_BRIEF_.
It is required that all of the data be written out exactly.

_AVAILABLE DATA_.
□ □ □ □

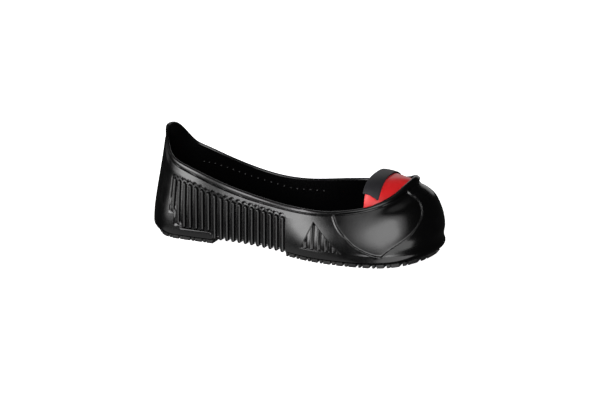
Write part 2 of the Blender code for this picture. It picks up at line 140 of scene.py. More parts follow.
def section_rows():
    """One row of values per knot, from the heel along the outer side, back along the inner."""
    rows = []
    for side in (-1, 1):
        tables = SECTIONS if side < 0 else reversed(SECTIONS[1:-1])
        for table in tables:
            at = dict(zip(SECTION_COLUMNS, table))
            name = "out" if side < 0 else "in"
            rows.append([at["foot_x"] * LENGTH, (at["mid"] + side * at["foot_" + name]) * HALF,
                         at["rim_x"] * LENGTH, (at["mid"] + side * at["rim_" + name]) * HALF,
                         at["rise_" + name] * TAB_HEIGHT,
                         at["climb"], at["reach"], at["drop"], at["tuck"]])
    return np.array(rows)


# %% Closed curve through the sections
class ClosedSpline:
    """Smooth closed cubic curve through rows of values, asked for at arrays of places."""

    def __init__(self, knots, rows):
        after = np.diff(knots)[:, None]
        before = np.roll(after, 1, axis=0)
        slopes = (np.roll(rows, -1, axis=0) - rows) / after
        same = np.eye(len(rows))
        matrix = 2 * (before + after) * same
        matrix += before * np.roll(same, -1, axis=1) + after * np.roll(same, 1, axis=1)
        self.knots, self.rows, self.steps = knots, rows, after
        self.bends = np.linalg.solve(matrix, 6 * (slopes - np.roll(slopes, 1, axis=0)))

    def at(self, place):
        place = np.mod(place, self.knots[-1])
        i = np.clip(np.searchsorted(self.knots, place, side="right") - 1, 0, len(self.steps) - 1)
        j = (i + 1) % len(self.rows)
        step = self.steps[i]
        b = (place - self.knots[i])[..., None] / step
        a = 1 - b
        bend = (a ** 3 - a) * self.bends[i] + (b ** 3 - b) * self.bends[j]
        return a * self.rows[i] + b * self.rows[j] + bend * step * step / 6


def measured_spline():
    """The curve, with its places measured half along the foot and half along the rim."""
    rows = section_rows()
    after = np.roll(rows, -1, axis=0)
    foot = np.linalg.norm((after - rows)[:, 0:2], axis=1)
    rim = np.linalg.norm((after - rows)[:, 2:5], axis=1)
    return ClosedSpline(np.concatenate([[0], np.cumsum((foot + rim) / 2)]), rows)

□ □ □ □

_SOLVED PROBLEM_.
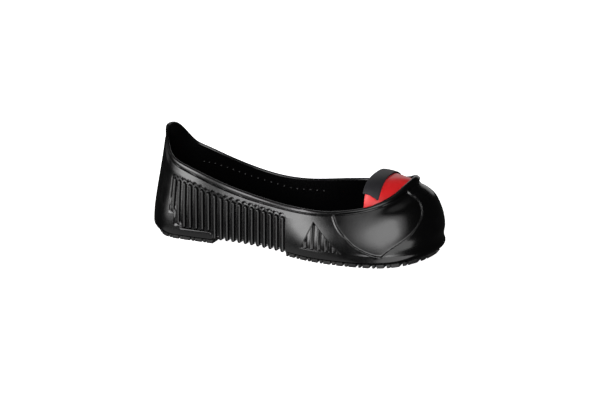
Write part 2 of the Blender code for this picture. It picks up at line 140 of scene.py. More parts follow.
def section_rows():
    """One row of values per knot, from the heel along the outer side, back along the inner."""
    rows = []
    for side in (-1, 1):
        tables = SECTIONS if side < 0 else reversed(SECTIONS[1:-1])
        for table in tables:
            at = dict(zip(SECTION_COLUMNS, table))
            name = "out" if side < 0 else "in"
            rows.append([at["foot_x"] * LENGTH, (at["mid"] + side * at["foot_" + name]) * HALF,
                         at["rim_x"] * LENGTH, (at["mid"] + side * at["rim_" + name]) * HALF,
                         at["rise_" + name] * TAB_HEIGHT,
                         at["climb"], at["reach"], at["drop"], at["tuck"]])
    return np.array(rows)


# %% Closed curve through the sections
class ClosedSpline:
    """Smooth closed cubic curve through rows of values, asked for at arrays of places."""

    def __init__(self, knots, rows):
        after = np.diff(knots)[:, None]
        before = np.roll(after, 1, axis=0)
        slopes = (np.roll(rows, -1, axis=0) - rows) / after
        same = np.eye(len(rows))
        matrix = 2 * (before + after) * same
        matrix += before * np.roll(same, -1, axis=1) + after * np.roll(same, 1, axis=1)
        self.knots, self.rows, self.steps = knots, rows, after
        self.bends = np.linalg.solve(matrix, 6 * (slopes - np.roll(slopes, 1, axis=0)))

    def at(self, place):
        place = np.mod(place, self.knots[-1])
        i = np.clip(np.searchsorted(self.knots, place, side="right") - 1, 0, len(self.steps) - 1)
        j = (i + 1) % len(self.rows)
        step = self.steps[i]
        b = (place - self.knots[i])[..., None] / step
        a = 1 - b
        bend = (a ** 3 - a) * self.bends[i] + (b ** 3 - b) * self.bends[j]
        return a * self.rows[i] + b * self.rows[j] + bend * step * step / 6


def measured_spline():
    """The curve, with its places measured half along the foot and half along the rim."""
    rows = section_rows()
    after = np.roll(rows, -1, axis=0)
    foot = np.linalg.norm((after - rows)[:, 0:2], axis=1)
    rim = np.linalg.norm((after - rows)[:, 2:5], axis=1)
    return ClosedSpline(np.concatenate([[0], np.cumsum((foot + rim) / 2)]), rows)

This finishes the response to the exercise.